问题
I am using the DrRacket environment to try out the Scheme language.
I defined sum+1 as follows:
(define sum+1 '(+ x y 1))
I was wondering why the following expression does not evaluate:
(let ([x 1] [y 2]) (eval sum+1))
whereas doing this returns the correct value:
(define x 1)
(define y 2)
(eval sum+1)
回答1:
eval does not work with lexical variables at all unless the lexical variable was created in the same expression:
#!r7rs
(import (scheme base)
(scheme eval))
(define env (environment '(scheme base)))
(let ((x 10))
(eval 'x env)) ; ERROR! `x` is not defined
You can think of it as eval always happening top level with the global bindings of the environment you pass to the second argument.
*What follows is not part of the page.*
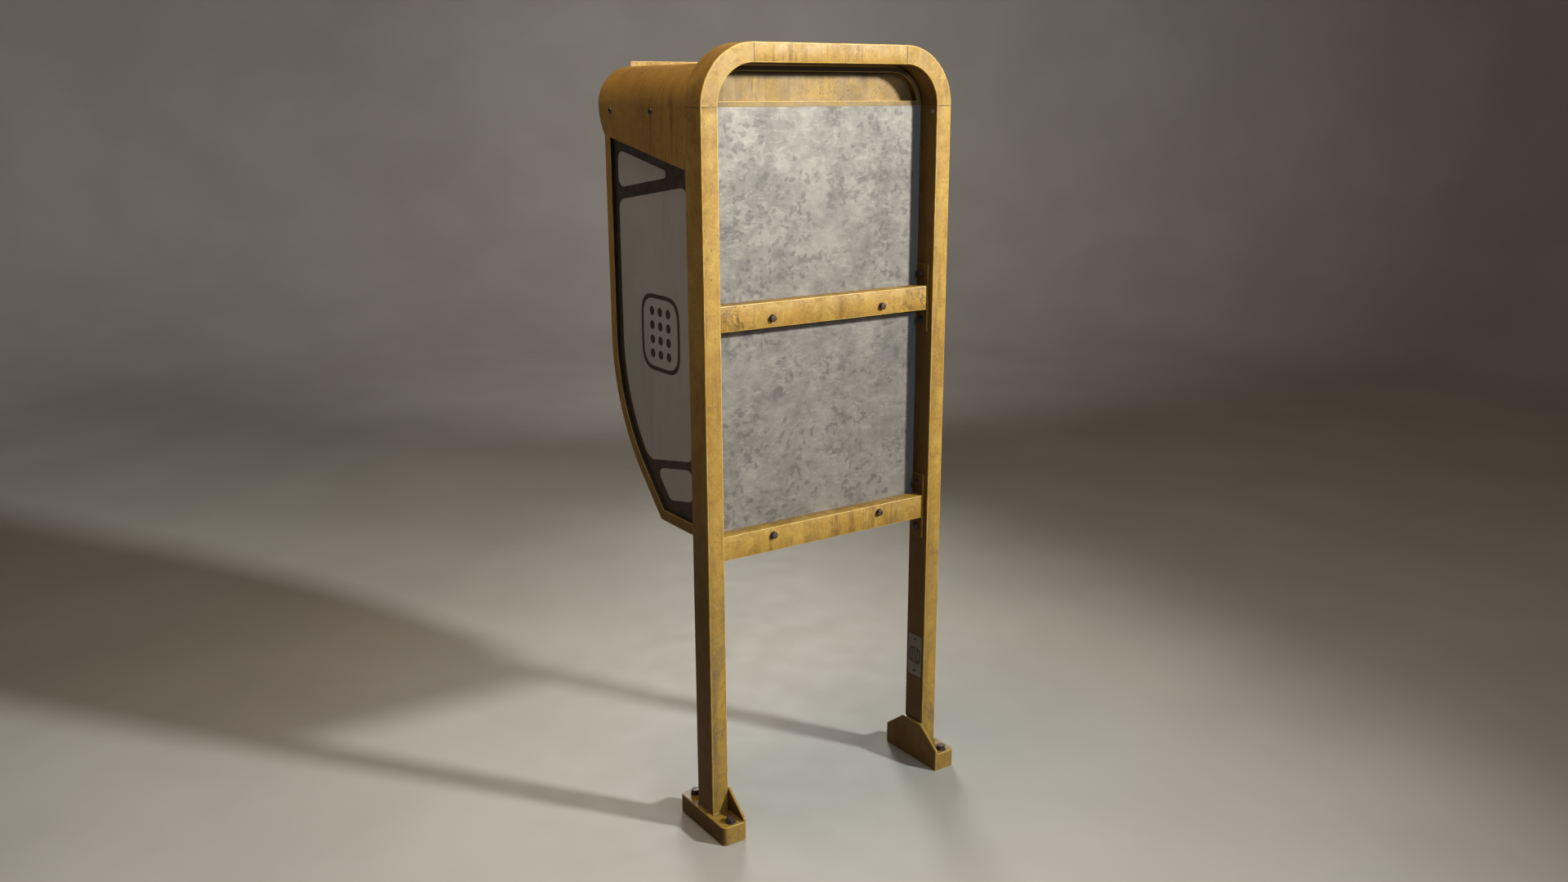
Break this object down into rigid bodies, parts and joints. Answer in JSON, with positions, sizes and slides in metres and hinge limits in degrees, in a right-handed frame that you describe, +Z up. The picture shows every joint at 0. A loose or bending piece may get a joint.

You can perhaps trick it by passing values from your lexical environment like this:
(eval '(let ((x 10))
x)
env) ; ==> 10
(let ((x 10))
(eval `(let ((x ,x))
x)
env) ; ==> 10
By the time most Scheme implementations run code local variables are usually stack allocated. Thus something imagine this code:
(define (test v)
(display v)
(newline)
(eval 'v))
Might turn into this at runtime:
(define (test 1 #f) ; indicates 1 argument, no rest
(display (ref 0)) ; fetches first argument from stack
(newline)
(eval 'v)) ; but what is v?, certainly not the first argument
Also you can make corner cases. What happens if you mutate?
(define (test v)
(eval '(set! v 10))
v)
The structure to eval might come from user input so it's not obvious that v gets mutated, also many compiling Scheme implementations need to treat variables that mutate differently so it needs to know before the code runs that v needs special treatment, but it is not decidable because the (set! v 10) might come from the database or user input. Thus by not including local bindings you save yourself a lot of trouble and the language gets easier to optimize and compile.
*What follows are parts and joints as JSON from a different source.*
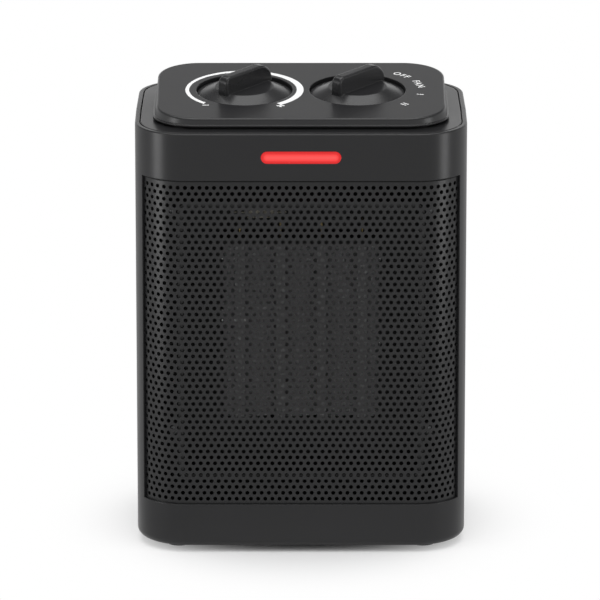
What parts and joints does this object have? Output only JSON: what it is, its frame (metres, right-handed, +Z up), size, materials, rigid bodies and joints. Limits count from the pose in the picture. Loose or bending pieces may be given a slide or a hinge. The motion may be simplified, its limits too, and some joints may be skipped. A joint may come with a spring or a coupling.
{
  "type": "ceramic space heater",
  "caption": "Upright tabletop ceramic fan heater with a perforated wrap-round grille, a sloped control panel with dial knobs, a tip-over switch and rubber feet.",
  "frame": {"origin": "on the floor, in the middle of the casing's plan", "axes": "+X to the viewer's right, +Y from front to back, +Z up"},
  "size_m": [0.175, 0.117, 0.2511],
  "materials": {
    "casing_plastic": "fine satin mould texture, near black",
    "panel_plastic": "satin moulded, near black",
    "knob_plastic": "smooth satin, near black",
    "grille_metal": "perforated sheet, satin dark grey paint",
    "red_lens": "translucent red, lit from behind",
    "white_plastic": "natural nylon",
    "board": "circuit board",
    "steel": "zinc plated",
    "black_resin": "moulded phenolic",
    "heat_resin": "glass filled heat resistant resin",
    "aluminium": "mill finish",
    "ceramic": "fired ceramic",
    "brass": "plain",
    "impeller_plastic": "moulded",
    "lamination": "stacked silicon steel",
    "winding": "taped enamelled copper",
    "bronze": "sintered, oil filled",
    "rubber": "plain black",
    "filter_mesh": "open woven mesh"
  },
  "bodies": {
    "housing": {"front_shell": "casing_plastic", "rear_shell": "casing_plastic", "top_cover": "casing_plastic", "control_panel": "panel_plastic", "front_grille": "grille_metal", "indicator_lens": "red_lens", "lamp_holder": "white_plastic", "lamp_board": "board", "thermostat_body": "black_resin", "mode_switch_body": "black_resin", "control_screws": "steel", "panel_screws": "steel", "shell_screws": "steel", "air_duct": "heat_resin", "duct_screws": "steel", "heater_frame": "heat_resin", "ptc_tubes": "aluminium", "ptc_stones": "ceramic", "heater_terminals": "brass", "heater_fins": "aluminium", "thermal_cutoff": "black_resin", "thermal_fuse": "ceramic", "fan_shroud": "heat_resin", "motor_mount": "heat_resin", "mount_screws": "steel", "stator_core": "lamination", "stator_coil": "winding", "bearing_bracket_front": "aluminium", "bearing_bracket_rear": "aluminium", "bearings": "bronze", "motor_screws": "steel", "rear_grille": "casing_plastic", "inlet_filter": "filter_mesh", "grip_insert": "casing_plastic", "cord_bush": "rubber", "rubber_feet": "rubber", "tip_switch_housing": "white_plastic", "tip_microswitch": "black_resin", "tip_spring": "steel", "terminal_block": "white_plastic"},
    "thermostat_dial": {"thermostat_knob": "knob_plastic", "thermostat_spindle": "steel"},
    "mode_dial": {"mode_knob": "knob_plastic", "mode_spindle": "steel"},
    "fan_rotor": {"impeller": "impeller_plastic", "motor_shaft": "steel", "rotor_core": "lamination"},
    "tip_button": {"tip_plunger": "white_plastic"}
  },
  "joints": [
    {"name": "thermostat_turn", "type": "hinge", "parent": "housing", "child": "thermostat_dial", "pos_m": [-0.03, 0.0006, 0.23915], "axis": [0, -0.0802, 0.9968], "range_deg": [-100, 178]},
    {"name": "mode_turn", "type": "hinge", "parent": "housing", "child": "mode_dial", "pos_m": [0.03, 0.0006, 0.23915], "axis": [0, -0.0802, 0.9968], "range_deg": [-90, 0]},
    {"name": "fan_spin", "type": "hinge", "parent": "housing", "child": "fan_rotor", "pos_m": [0, 0.02, 0.1158], "axis": [0, 1, 0], "continuous": true},
    {"name": "tip_slide", "type": "slide", "parent": "housing", "child": "tip_button", "axis": [0, 0, 1], "range_m": [-0.004, 0], "stiffness_N_per_m": 80, "springref_m": -0.012, "deforming": ["tip_spring"]}
  ]
}
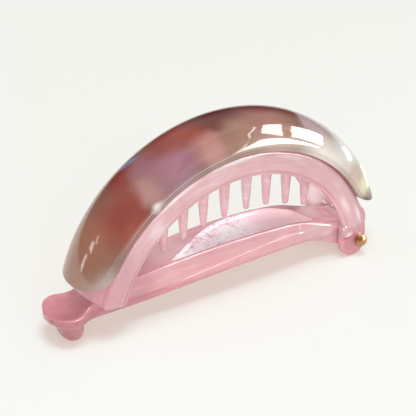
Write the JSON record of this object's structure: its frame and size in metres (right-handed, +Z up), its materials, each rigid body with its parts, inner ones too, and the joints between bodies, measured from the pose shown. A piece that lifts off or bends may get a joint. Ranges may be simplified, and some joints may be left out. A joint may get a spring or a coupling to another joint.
{
  "type": "banana hair clip",
  "caption": "Arched banana hair clip: pegged upper jaw with a domed marbled cover, riveted to a straight lower jaw with a finger tab.",
  "frame": {"origin": "under the middle of the clip's length and width, on the floor that it stands on", "axes": "+X along the clip from the finger tab to the hinge, +Y across its width, +Z up"},
  "size_m": [0.1101, 0.024, 0.0547],
  "materials": {
    "pink_plastic": "translucent pink, moulded and glossy",
    "marbled_plastic": "marbled brown, lilac and cream, polished",
    "copper_metal": "polished copper-coloured rivet"
  },
  "bodies": {
    "lower": {"lower_jaw": "pink_plastic", "hinge_pin": "copper_metal"},
    "upper": {"upper_jaw": "pink_plastic", "cover": "marbled_plastic"}
  },
  "joints": [
    {"name": "jaw_hinge", "type": "hinge", "parent": "lower", "child": "upper", "pos_m": [0.0465, 0, 0.0051], "axis": [0, 1, 0], "range_deg": [0, 65]}
  ]
}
There are lisp languages that can only be interpreted since it allows for passing macros as first class objects. These languages are impossible to reason about at compile time.
回答2:
The reason that the command with let does not work is that let creates local variables. This means that the variables it creates can NOT be accessed from just anywhere - only from within let's body argument.
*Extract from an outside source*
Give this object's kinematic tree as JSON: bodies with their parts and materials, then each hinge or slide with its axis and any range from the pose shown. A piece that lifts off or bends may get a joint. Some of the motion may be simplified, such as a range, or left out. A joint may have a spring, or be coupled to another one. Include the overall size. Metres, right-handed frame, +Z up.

In your example, you defined:
(define sum+1 '(+ x y 1))
Then you commanded this:
(let ([x 1] [y 2]) (eval sum+1))
This doesn't work because x and y are only being defined in the eval statement, not within the procedure sum+1. This may seem counter-intuitive, but it prevents many errors with other inputs.
Your second example was:
(define x 1)
(define y 2)
(eval sum+1)
This does works because x and y are defined globally. This means that they CAN be accessed anywhere, and by anything. They are then applied to the sum+1 definition and are able to be printed. Please respond with any questions or feedback you have!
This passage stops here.